You can tell a great deal about a place by the speed it expects from people.
There is the café where the queue tightens behind an older man counting coins with careful fingers, and you can almost feel the impatience begin to rise from the floorboards. Someone shifts their weight. Someone sighs through their nose. The person at the till smiles, but the smile has started to hurry him.
He knows. Of course he knows.
Older people are rarely unaware of the impatience around them. They have spent years learning to read tone, movement, silence, and the tiny social signals that say, “Please be quicker. Please be easier. Please need less from us.”
That is what gets under my skin.
We talk about respect for elders as if it belongs to manners alone. Say please and thank you. Offer a seat. Speak kindly. All good and necessary. Yet respect becomes rather flimsy when the world around someone keeps treating their pace as a problem.
Because elderhood often changes rhythm.
A body may need more time to stand, answer, remember, decide, settle, recover, or find the right word. The old quickness may still be there inside, bright as ever, but the bridge between inner life and outer movement can become more delicate. The world, meanwhile, keeps shaving seconds off everything and calling it improvement.
Fast service, replies, systems, and decisions.
Then an older person arrives with a slower body and suddenly the room has to reveal what it truly values.
That is the moment I care about.
- Can the room soften without making a performance of its kindness?
- Can the conversation make space without turning the older person into a project?
- Can we let someone take the time they need without wrapping that time in embarrassment, impatience, or that bright little voice people sometimes use when they have mistaken age for childhood?
The smallest moments are often the most revealing: a pause held without irritation, a sentence allowed to finish, a choice offered without pressure, a handrail placed where the body actually reaches, and a person spoken to directly rather than around.
None of this is dramatic. It is ordinary human life with better attention.
Yet ordinary attention may be one of the things our culture is losing most quickly. We have become so trained by speed that slowness can feel like disruption. We forget that slowness is not emptiness. It can be thought gathering itself. It can be a nervous system taking care, and a life that has earned the right to move without being chased by everyone else’s urgency.
Elderhood asks something very practical of us. It asks us to stop confusing pace with value.

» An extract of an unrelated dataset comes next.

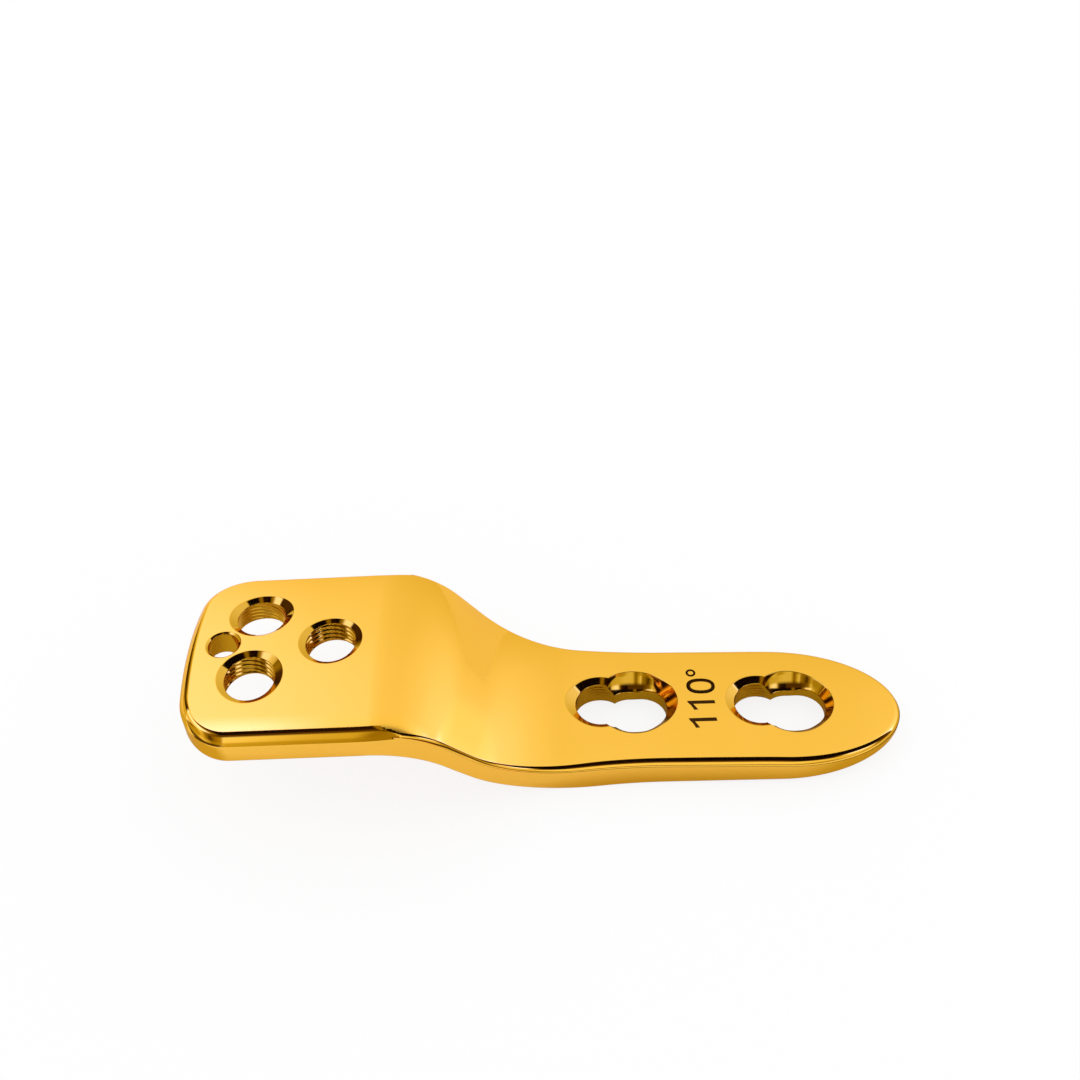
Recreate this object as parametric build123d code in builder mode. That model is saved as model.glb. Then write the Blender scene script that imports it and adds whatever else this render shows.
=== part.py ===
from build123d import *
from math import acos, atan2, cos, degrees, hypot, radians, sin, sqrt, tan
import os

# Pediatric hip locking plate: one plate milled from a titanium alloy and gold anodised.
# Lengths in millimetres, angles in degrees.
# The origin is on the axis of the lone locking hole, halfway through the head.
# X runs along the plate to the tip of the shaft and Z points away from the bone.

# Plan outline
plate_length = 61.75
head_end = -12.3
head_width = 18.36
head_end_radius = 65.0
head_corner_radius = 4.4
shoulder_start = 2.45
shoulder_radius = 52.0
taper_straight = 1.3
waist_radius = 70.0
shaft_width = 12.74
nose_length = 10.85

# Cross section: an arch that fits round the bone
crown_radius = 29.0
head_thickness = 2.45
shaft_thickness = 2.68

# Side view of the upper surface
head_slope = 2.8
step_height = 8.575
step_angle = 48.3
step_foot = 16.22
upper_bend_radius = 9.15
lower_bend_radius = 10.9
tip_fall_lead = 2.7
tip_fall_radius = 80.0

# Side view of the underside
under_step_angle = 45.45
under_step_foot = 16.9
under_upper_radius = 10.1
under_lower_radius = 13.65
shaft_taper = 1.4

# Upper edges: rounded all the way round, with a bevel on the head that runs out at the step
edge_round = 0.45
bevel_width = 0.75
bevel_depth = 0.93

# Two locking holes side by side in the head
pair_x = -6.37
pair_spacing = 6.8
pair_lean = 8.0
pair_radius = 2.10
pair_rim_radius = 2.79
pair_sink_depth = 0.45

# Lone locking hole in the middle of the head
lone_lean = 2.5
lone_radius = 2.12
lone_rim_radius = 2.72
lone_sink_depth = 0.36

# Wire hole between the pair and the head's end
wire_x = -9.12
wire_lean = 9.0
wire_radius = 1.27
wire_rim_radius = 1.50
wire_sink_depth = 0.20

# Two combination holes in the shaft, each a threaded half and a compression half in one
combi_x = 24.0
combi_pitch = 14.05
combi_count = 2
thread_offset = -1.10
thread_radius = 2.20
thread_rim_radius = 3.02
thread_sink_depth = 0.55
bowl_offset = 1.85
bowl_radius = 3.80
bowl_rise = 1.40
slot_offset = 1.60
slot_travel = 1.00
slot_radius = 2.20
ramp_rim_radius = 3.12
ramp_depth = 1.30

# Stock round the finished shape, and how far cuts run past it
stock_margin = 2.0
stock_depth = 5.2
over_cut = 6.0
sink_over = 1.0
sink_under = 0.25
bevel_block_gap = 0.3

half_head = head_width / 2
half_shaft = shaft_width / 2
half_stock = half_head + stock_margin
head_crown = head_thickness / 2
shaft_crown = head_crown - step_height
nose_start = head_end + plate_length - nose_length
tip_fall_start = nose_start - tip_fall_lead
start_x = head_end - stock_margin
end_x = head_end + plate_length + stock_margin


def rise(angle, run):
    """Height gained over a run at an angle."""
    return run * tan(radians(angle))


def arch_drop(radius, y):
    """Fall of an arch from its crown at a distance y from the middle."""
    return radius - sqrt(radius ** 2 - y ** 2)


def head_line(x):
    """Height of the head's crown line."""
    return head_crown + rise(head_slope, x)


def shaft_floor(x):
    """Height of the middle of the shaft's underside."""
    return shaft_crown - shaft_thickness + rise(shaft_taper, x - combi_x)


def step_brow(height, foot, angle):
    """Corner where the head's line, at a height over the origin, meets the step that ends at foot."""
    x = (foot[1] - height + rise(angle, foot[0])) / (rise(head_slope, 1) + rise(angle, 1))
    return (x, height + rise(head_slope, x))


# Crown line of the upper surface, from beyond the head to beyond the tip
upper_foot = (step_foot, shaft_crown)
fall_turn = degrees((end_x - tip_fall_start) / tip_fall_radius)
with BuildLine(Plane.XZ) as upper_path:
    upper_run = FilletPolyline(
        (start_x, head_line(start_x)),
        step_brow(head_crown, upper_foot, step_angle),
        upper_foot,
        (tip_fall_start, shaft_crown),
        radius=[upper_bend_radius, lower_bend_radius],
    )
    JernArc(start=upper_run @ 1, tangent=upper_run % 1, radius=tip_fall_radius, arc_size=-fall_turn)

# Middle line of the underside
under_drop = head_thickness / cos(radians(head_slope))
under_foot = (under_step_foot, shaft_floor(under_step_foot))
with BuildLine(Plane.XZ) as under_path:
    FilletPolyline(
        (start_x, head_line(start_x) - under_drop),
        step_brow(head_crown - under_drop, under_foot, under_step_angle),
        under_foot,
        (end_x, shaft_floor(end_x)),
        radius=[under_upper_radius, under_lower_radius],
    )


def across(path):
    """Plane across the start of a path, with its Y axis up."""
    return Plane(origin=path @ 0, x_dir=(0, 1, 0), z_dir=path % 0)


def arched_band(plane, radius, depth):
    """Band below an arch whose crown is at the plane's origin."""
    foot = -arch_drop(radius, half_stock)
    with BuildSketch(plane) as band:
        with BuildLine():
            ThreePointArc((-half_stock, foot), (0, 0), (half_stock, foot))
            Polyline(
                (half_stock, foot),
                (half_stock, foot - depth),
                (-half_stock, foot - depth),
                (-half_stock, foot),
            )
        make_face()
    return band.sketch


def plan_outline(plane, grow):
    """Plan outline of the plate moved outwards by grow."""
    end_radius = head_end_radius + grow
    corner_radius = head_corner_radius + grow
    corner_y = half_head - head_corner_radius
    reach = sqrt((end_radius - corner_radius) ** 2 - corner_y ** 2)
    corner_x = head_end - grow + end_radius - reach
    end_turn = atan2(corner_y, reach)
    corner_start = (corner_x - corner_radius * cos(end_turn), corner_y + corner_radius * sin(end_turn))
    bends = shoulder_radius + waist_radius
    turn = acos((bends - half_head + half_shaft) / hypot(bends, taper_straight))
    turn = degrees(turn - atan2(taper_straight, bends))
    with BuildSketch(plane) as outline:
        with BuildLine():
            JernArc(
                start=(head_end - grow, 0),
                tangent=(0, 1),
                radius=end_radius,
                arc_size=-degrees(end_turn),
            )
            corner = JernArc(
                start=corner_start,
                tangent=(sin(end_turn), cos(end_turn)),
                radius=corner_radius,
                arc_size=degrees(end_turn) - 90,
            )
            side = Line(corner @ 1, (shoulder_start, half_head + grow))
            shoulder = JernArc(
                start=side @ 1,
                tangent=(1, 0),
                radius=shoulder_radius + grow,
                arc_size=-turn,
            )
            slope = PolarLine(shoulder @ 1, taper_straight, direction=shoulder % 1)
            waist = JernArc(
                start=slope @ 1,
                tangent=slope % 1,
                radius=waist_radius - grow,
                arc_size=turn,
            )
            Line(waist @ 1, (nose_start, half_shaft + grow))
            EllipticalCenterArc(
                (nose_start, 0),
                nose_length + grow,
                half_shaft + grow,
                start_angle=0,
                arc_size=90,
            )
            Line((nose_start + nose_length + grow, 0), (head_end - grow, 0))
        make_face()
        mirror(about=Plane.XZ)
    return outline.sketch


def lies_up(face):
    """True for a face that looks mostly away from the bone."""
    return face.normal_at().Z > 0.3


# The head's upper surface carried on past the step, with the bevel on its edge.
# It stands a little proud of the plate, so the bevel is cut without touching other faces.
bevel_pitch = bevel_depth / bevel_width
block_edge = half_head + bevel_block_gap
bevel_foot = bevel_depth + bevel_block_gap * bevel_pitch
bevel_foot += arch_drop(crown_radius, half_head - bevel_width) - arch_drop(crown_radius, block_edge)
edge_fall = arch_drop(crown_radius, block_edge) - arch_drop(crown_radius, half_head - bevel_width)
fall_pitch = edge_fall / (block_edge - half_head + bevel_width)
bevel_reach = bevel_width + bevel_block_gap + bevel_block_gap / (bevel_pitch - fall_pitch)
block_rise = Vector(0, 0, bevel_block_gap)
with BuildPart() as bevel_block:
    with BuildLine(Plane.XZ) as block_path:
        Line((start_x, head_line(start_x)), (end_x, head_line(end_x)))
    block_plane = across(block_path.line).move(Location(block_rise))
    sweep(arched_band(block_plane, crown_radius, 2 * step_height), path=block_path.line)
    extrude(
        plan_outline(Plane.XY.offset(-2 * step_height), bevel_block_gap),
        amount=4 * step_height,
        mode=Mode.INTERSECT,
    )
    block_top = bevel_block.faces().filter_by(lies_up)
    chamfer(
        block_top.edges(),
        length=bevel_reach,
        length2=bevel_foot + bevel_block_gap,
        reference=block_top[0],
    )


# What the head loses to the bevel
with BuildPart() as bevel_waste:
    with Locations(((start_x + step_foot) / 2, 0, 0)):
        Box(step_foot - start_x, 2 * half_stock, 2 * stock_depth)
    add(bevel_block.part, mode=Mode.SUBTRACT)


def hole_cutter(radius, rim_radius, sink_depth, rim, normal, lean):
    """Cutter for a leaning hole: a cone square to the surface at the rim and a bore leaning to the head."""
    flare = (rim_radius - radius) / sink_depth
    sink_height = sink_over + sink_depth + sink_under
    bore_axis = Vector(sin(radians(lean)), 0, cos(radians(lean)))
    bore_plane = Plane(origin=rim, z_dir=bore_axis)
    sink_plane = Plane(origin=rim, z_dir=normal)
    with BuildPart() as cutter:
        with BuildSketch(bore_plane):
            Circle(radius)
        extrude(amount=over_cut, both=True)
        with Locations(sink_plane.offset(sink_over - sink_height / 2)):
            Cone(radius - flare * sink_under, rim_radius + flare * sink_over, sink_height)
    return cutter.part


def surface_normal(path_angle, y):
    """Direction away from the arched upper surface, y from the middle, where the crown line has this angle."""
    across_tilt = y / crown_radius
    up = sqrt(1 - across_tilt ** 2)
    return Vector(-sin(radians(path_angle)) * up, across_tilt, cos(radians(path_angle)) * up)


def head_point(x, y):
    """Point on the head's upper surface."""
    return Vector(x, y, head_line(x) - arch_drop(crown_radius, y) / cos(radians(head_slope)))


def locking_hole(x, y, lean, radius, rim_radius, sink_depth):
    """Cutter for a locking hole in the head."""
    return hole_cutter(radius, rim_radius, sink_depth, head_point(x, y), surface_normal(head_slope, y), lean)


# Combination hole, cut down from the shaft's crown: its origin is where the two halves meet
bowl_centre = (bowl_offset, 0, bowl_rise)
slot_end = slot_offset + slot_travel
with BuildPart() as combi_cutter:
    with BuildSketch(Plane.XY):
        with Locations((thread_offset, 0)):
            Circle(thread_radius)
        with Locations((slot_offset + slot_travel / 2, 0)):
            SlotCenterToCenter(slot_travel, 2 * slot_radius)
    extrude(amount=over_cut, both=True)
    thread_flare = (thread_rim_radius - thread_radius) / thread_sink_depth
    with Locations((thread_offset, 0, (sink_over - thread_sink_depth) / 2)):
        Cone(thread_radius, thread_rim_radius + thread_flare * sink_over, thread_sink_depth + sink_over)
    ramp_flare = (ramp_rim_radius - slot_radius) / ramp_depth
    with Locations((slot_end, 0, (sink_over - ramp_depth) / 2)):
        Cone(slot_radius, ramp_rim_radius + ramp_flare * sink_over, ramp_depth + sink_over)
    with Locations(bowl_centre):
        Sphere(bowl_radius)

# What lies below the underside
with BuildPart() as under_waste:
    sweep(
        arched_band(across(under_path.line), crown_radius - head_thickness, stock_depth),
        path=under_path.line,
    )

with BuildPart() as plate:
    sweep(arched_band(across(upper_path.line), crown_radius, stock_depth), path=upper_path.line)
    add(under_waste.part, mode=Mode.SUBTRACT)
    extrude(
        plan_outline(Plane.XY.offset(-2 * step_height), 0),
        amount=4 * step_height,
        mode=Mode.INTERSECT,
    )
    upper_edges = plate.faces().filter_by(lies_up).edges()
    fillet([edge for edge in upper_edges if upper_edges.count(edge) == 1], radius=edge_round)
    add(bevel_waste.part, mode=Mode.SUBTRACT)
    for side in (-1, 1):
        pair_y = side * pair_spacing / 2
        add(
            locking_hole(pair_x, pair_y, pair_lean, pair_radius, pair_rim_radius, pair_sink_depth),
            mode=Mode.SUBTRACT,
        )
    lone_x = rise(lone_lean, head_crown)
    add(
        locking_hole(lone_x, 0, lone_lean, lone_radius, lone_rim_radius, lone_sink_depth),
        mode=Mode.SUBTRACT,
    )
    add(
        locking_hole(wire_x, 0, wire_lean, wire_radius, wire_rim_radius, wire_sink_depth),
        mode=Mode.SUBTRACT,
    )
    for number in range(combi_count):
        with Locations((combi_x + number * combi_pitch, 0, shaft_crown)):
            add(combi_cutter.part, mode=Mode.SUBTRACT)

os.makedirs("parts", exist_ok=True)
plate.part.label = "plate"
export_step(plate.part, "parts/plate.step")
print("volume", round(plate.part.volume, 2), "valid", plate.part.is_valid)
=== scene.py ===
import math
import bpy
import numpy as np
from mathutils import Matrix, Vector
from mathutils.geometry import delaunay_2d_cdt


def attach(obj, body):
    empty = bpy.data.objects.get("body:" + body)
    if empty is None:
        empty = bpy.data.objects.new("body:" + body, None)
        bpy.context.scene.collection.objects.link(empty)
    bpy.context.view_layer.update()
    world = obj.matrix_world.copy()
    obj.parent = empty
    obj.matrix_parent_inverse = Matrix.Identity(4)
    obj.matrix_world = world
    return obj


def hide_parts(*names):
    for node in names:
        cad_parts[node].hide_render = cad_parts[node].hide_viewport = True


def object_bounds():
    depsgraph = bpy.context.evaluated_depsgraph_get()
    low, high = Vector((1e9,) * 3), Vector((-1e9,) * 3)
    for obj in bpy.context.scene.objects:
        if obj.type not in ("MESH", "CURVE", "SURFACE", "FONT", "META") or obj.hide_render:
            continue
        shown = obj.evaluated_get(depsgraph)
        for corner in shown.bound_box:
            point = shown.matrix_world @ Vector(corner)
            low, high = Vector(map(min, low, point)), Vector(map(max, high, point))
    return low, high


# The looks of the bone plate: a body with fine edges and threads in place of the node plate, and its mark.
# Its surfaces are worked out here in closed form, from the sizes of the solid.
# Lengths are in millimetres up to Mesh.build, which makes metres of them. Floor and camera are in metres.

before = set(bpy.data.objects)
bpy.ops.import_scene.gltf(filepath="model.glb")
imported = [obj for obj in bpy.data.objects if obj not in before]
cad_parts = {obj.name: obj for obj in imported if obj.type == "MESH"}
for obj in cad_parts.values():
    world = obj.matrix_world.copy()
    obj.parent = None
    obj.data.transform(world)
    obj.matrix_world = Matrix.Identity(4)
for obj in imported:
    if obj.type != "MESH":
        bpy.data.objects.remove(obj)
cad_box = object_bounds()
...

The person taking longer at the till is not holding up life. They are part of life. The person searching for a word is not wasting the conversation. They are inside it. The person needing assistance is not an interruption to the day. They are one of the reasons the day needs a more human shape.
This is where dignity begins for me.
Not as grand sentiment, but as the atmosphere around a person when their pace changes and they are still met as fully present.
A society that cannot make room for slower bodies will eventually become brutal to all bodies, because none of us gets to stay perfectly convenient forever.
The room tells the truth. It tells us whether belonging is real, or whether it only extends to those who can keep up.